Hortonworks aligned with Hewlett Packard Labs, the central research organization of Hewlett Packard Enterprise to form a new collaboration that boosts Apache Spark, one of the most active Apache big data projects.
The collaboration will center around an entirely new class of analytic workloads that benefit from large pools of shared memory. Hortonworks and Hewlett Packard Enterprise plan to contribute the new technologies to the Apache Spark community.
Early results of the collaboration will include enhanced shuffle engine technologies for faster sorting and in-memory computations, which has the potential to improve Spark performance, apart from better memory utilization that offers improved performance and usage for broader scalability, which will help enable new large-scale use cases.

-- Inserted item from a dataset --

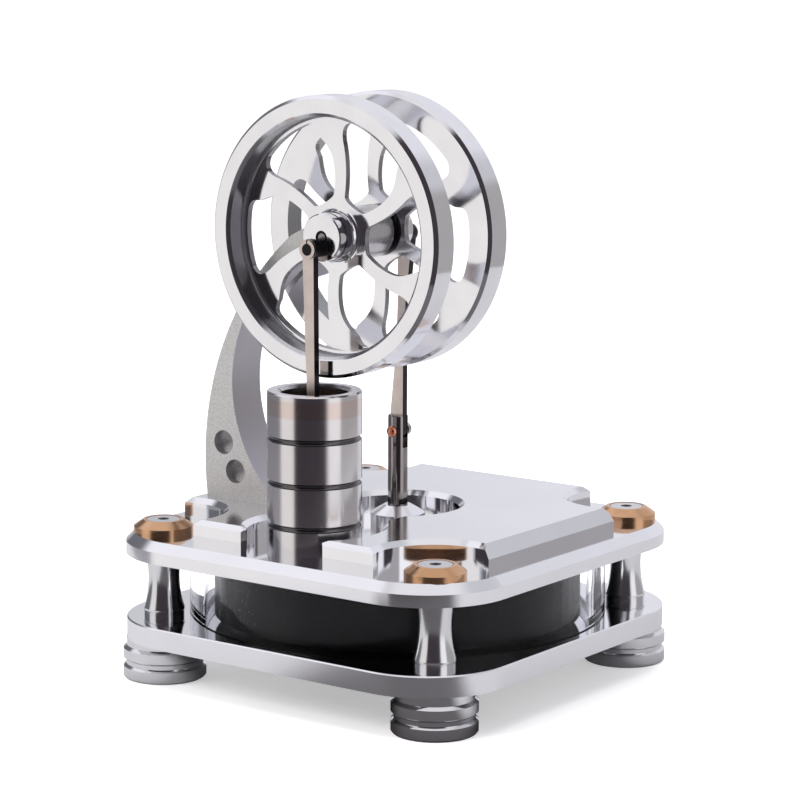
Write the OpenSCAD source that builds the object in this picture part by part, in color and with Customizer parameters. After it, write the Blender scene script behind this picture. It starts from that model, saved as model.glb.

HPE and Hortonworks have had a partnership in place to help organizations realize their modern data architecture. The vendors give users scalable, secure and deployable solutions for Apache Hadoop to solve challenging data storage and processing requirements and to build new kinds of analytic applications. A key component of the partnership is the reseller agreement where HPE can resell Hortonworks Data Platform (HDP), its fully open source Apache Hadoop based platform.
HP has also partnered with Hortonworks to develop the YARN Labels that allow users to create pools of compute nodes where applications run, so it is possible to dynamically provision clusters without repartitioning data. Most interesting is that with labels, users can choose to deploy the Yarn containers onto compute nodes that are optimized and accelerated for each workload.
This results in a more performant Hadoop cluster that was able to get twice the performance in 50 percent of the datacenter space. Clients are also able to scale compute or storage independently, allowing for them to be intelligent on Hadoop cluster design, based on whether their data was accessed frequently (hot data) or not accessed very much at all (cold data).
Due to the disaggregated nature of this architecture, the Yarn Labels feature was able to dynamically allocate only storage nodes or only compute nodes, and be able to specify which nodes they were allocated to.
“This collaboration indicates our mutual support of and commitment to the growing Spark community and its solutions,” said Scott Gnau, chief technology officer, Hortonworks. “We will continue to focus on the integration of Spark into broad data architectures supported by Apache YARN as well as enhancements for performance and functionality and better access points for applications like Apache Zeppelin.”
“We’re hoping to enable the Spark community to derive insight more rapidly from much larger data sets without having to change a single line of code,” said Martin Fink, EVP and CTO, Hewlett Packard Enterprise and Hortonworks Board Member. “We’re very pleased to be able to work with Hortonworks to broaden the range of challenges that Spark can address.”